(Object data in JSON)
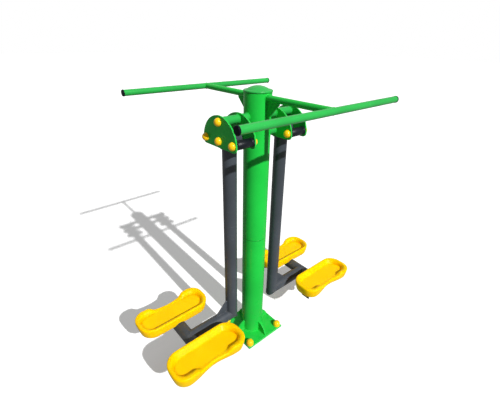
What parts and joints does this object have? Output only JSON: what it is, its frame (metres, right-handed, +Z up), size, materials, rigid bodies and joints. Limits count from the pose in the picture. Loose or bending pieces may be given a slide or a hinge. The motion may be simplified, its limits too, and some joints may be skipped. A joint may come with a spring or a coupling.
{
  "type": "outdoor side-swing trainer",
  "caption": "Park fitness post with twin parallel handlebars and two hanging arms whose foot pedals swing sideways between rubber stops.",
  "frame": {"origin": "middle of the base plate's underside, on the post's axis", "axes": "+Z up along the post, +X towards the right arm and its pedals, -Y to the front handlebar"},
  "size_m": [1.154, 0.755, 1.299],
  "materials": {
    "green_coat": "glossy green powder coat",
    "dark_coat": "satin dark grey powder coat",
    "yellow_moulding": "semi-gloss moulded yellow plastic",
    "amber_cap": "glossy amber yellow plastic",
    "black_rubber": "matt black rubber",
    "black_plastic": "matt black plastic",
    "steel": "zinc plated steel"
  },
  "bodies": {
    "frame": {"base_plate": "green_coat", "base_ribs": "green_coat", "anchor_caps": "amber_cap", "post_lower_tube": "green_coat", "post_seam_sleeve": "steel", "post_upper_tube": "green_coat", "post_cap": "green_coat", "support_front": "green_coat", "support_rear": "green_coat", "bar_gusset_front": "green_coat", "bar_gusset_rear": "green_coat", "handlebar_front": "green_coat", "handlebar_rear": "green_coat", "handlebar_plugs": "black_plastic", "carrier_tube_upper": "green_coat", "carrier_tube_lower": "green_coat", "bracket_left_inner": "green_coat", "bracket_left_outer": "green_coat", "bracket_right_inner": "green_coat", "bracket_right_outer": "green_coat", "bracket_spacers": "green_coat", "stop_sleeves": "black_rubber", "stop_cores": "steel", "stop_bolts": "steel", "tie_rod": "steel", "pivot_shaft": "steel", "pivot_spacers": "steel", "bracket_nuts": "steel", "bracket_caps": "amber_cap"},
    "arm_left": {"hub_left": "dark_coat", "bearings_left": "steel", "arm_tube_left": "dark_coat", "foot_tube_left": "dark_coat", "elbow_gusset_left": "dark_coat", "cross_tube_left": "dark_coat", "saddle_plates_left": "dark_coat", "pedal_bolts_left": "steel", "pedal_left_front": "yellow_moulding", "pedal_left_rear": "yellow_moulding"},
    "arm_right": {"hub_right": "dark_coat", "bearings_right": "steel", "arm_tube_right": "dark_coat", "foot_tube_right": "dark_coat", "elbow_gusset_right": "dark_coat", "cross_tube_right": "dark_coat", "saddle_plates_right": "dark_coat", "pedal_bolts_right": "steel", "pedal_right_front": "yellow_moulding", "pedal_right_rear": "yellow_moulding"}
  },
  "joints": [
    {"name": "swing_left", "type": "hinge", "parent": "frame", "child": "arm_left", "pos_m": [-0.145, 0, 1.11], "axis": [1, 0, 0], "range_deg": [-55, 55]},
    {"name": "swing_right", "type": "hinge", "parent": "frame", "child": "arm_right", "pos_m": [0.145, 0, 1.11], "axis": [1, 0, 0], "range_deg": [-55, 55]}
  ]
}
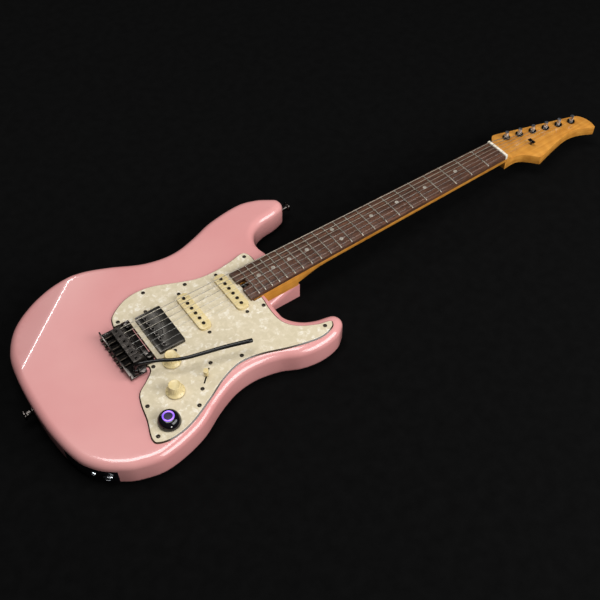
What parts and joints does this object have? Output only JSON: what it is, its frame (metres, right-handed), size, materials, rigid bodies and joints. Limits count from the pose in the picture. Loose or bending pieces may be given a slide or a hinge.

EXERCISE PROMPT: Repeat each entry word for word.

THE RESULT:
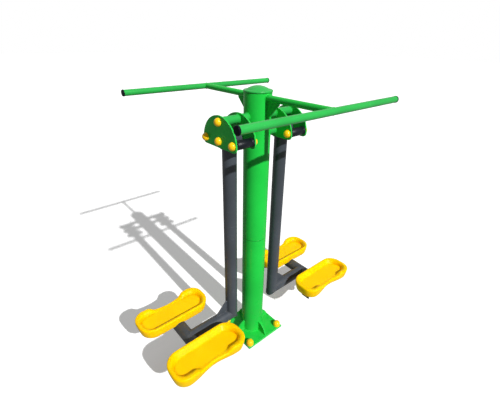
What parts and joints does this object have? Output only JSON: what it is, its frame (metres, right-handed, +Z up), size, materials, rigid bodies and joints. Limits count from the pose in the picture. Loose or bending pieces may be given a slide or a hinge. The motion may be simplified, its limits too, and some joints may be skipped. A joint may come with a spring or a coupling.
{
  "type": "outdoor side-swing trainer",
  "caption": "Park fitness post with twin parallel handlebars and two hanging arms whose foot pedals swing sideways between rubber stops.",
  "frame": {"origin": "middle of the base plate's underside, on the post's axis", "axes": "+Z up along the post, +X towards the right arm and its pedals, -Y to the front handlebar"},
  "size_m": [1.154, 0.755, 1.299],
  "materials": {
    "green_coat": "glossy green powder coat",
    "dark_coat": "satin dark grey powder coat",
    "yellow_moulding": "semi-gloss moulded yellow plastic",
    "amber_cap": "glossy amber yellow plastic",
    "black_rubber": "matt black rubber",
    "black_plastic": "matt black plastic",
    "steel": "zinc plated steel"
  },
  "bodies": {
    "frame": {"base_plate": "green_coat", "base_ribs": "green_coat", "anchor_caps": "amber_cap", "post_lower_tube": "green_coat", "post_seam_sleeve": "steel", "post_upper_tube": "green_coat", "post_cap": "green_coat", "support_front": "green_coat", "support_rear": "green_coat", "bar_gusset_front": "green_coat", "bar_gusset_rear": "green_coat", "handlebar_front": "green_coat", "handlebar_rear": "green_coat", "handlebar_plugs": "black_plastic", "carrier_tube_upper": "green_coat", "carrier_tube_lower": "green_coat", "bracket_left_inner": "green_coat", "bracket_left_outer": "green_coat", "bracket_right_inner": "green_coat", "bracket_right_outer": "green_coat", "bracket_spacers": "green_coat", "stop_sleeves": "black_rubber", "stop_cores": "steel", "stop_bolts": "steel", "tie_rod": "steel", "pivot_shaft": "steel", "pivot_spacers": "steel", "bracket_nuts": "steel", "bracket_caps": "amber_cap"},
    "arm_left": {"hub_left": "dark_coat", "bearings_left": "steel", "arm_tube_left": "dark_coat", "foot_tube_left": "dark_coat", "elbow_gusset_left": "dark_coat", "cross_tube_left": "dark_coat", "saddle_plates_left": "dark_coat", "pedal_bolts_left": "steel", "pedal_left_front": "yellow_moulding", "pedal_left_rear": "yellow_moulding"},
    "arm_right": {"hub_right": "dark_coat", "bearings_right": "steel", "arm_tube_right": "dark_coat", "foot_tube_right": "dark_coat", "elbow_gusset_right": "dark_coat", "cross_tube_right": "dark_coat", "saddle_plates_right": "dark_coat", "pedal_bolts_right": "steel", "pedal_right_front": "yellow_moulding", "pedal_right_rear": "yellow_moulding"}
  },
  "joints": [
    {"name": "swing_left", "type": "hinge", "parent": "frame", "child": "arm_left", "pos_m": [-0.145, 0, 1.11], "axis": [1, 0, 0], "range_deg": [-55, 55]},
    {"name": "swing_right", "type": "hinge", "parent": "frame", "child": "arm_right", "pos_m": [0.145, 0, 1.11], "axis": [1, 0, 0], "range_deg": [-55, 55]}
  ]
}
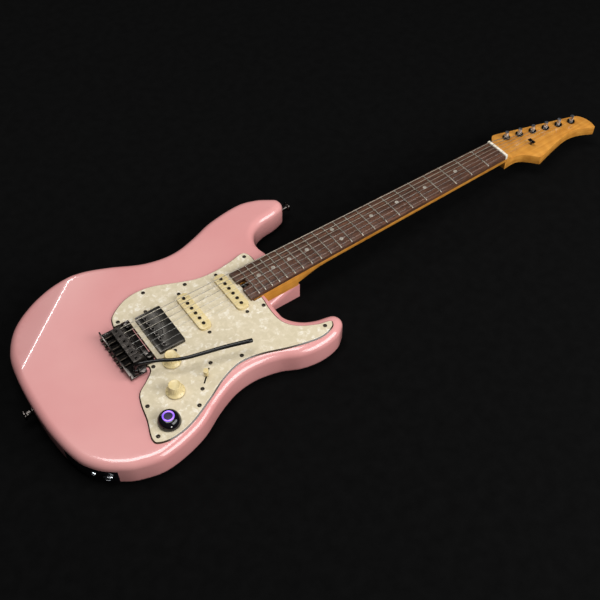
What parts and joints does this object have? Output only JSON: what it is, its frame (metres, right-handed), size, materials, rigid bodies and joints. Limits count from the pose in the picture. Loose or bending pieces may be given a slide or a hinge.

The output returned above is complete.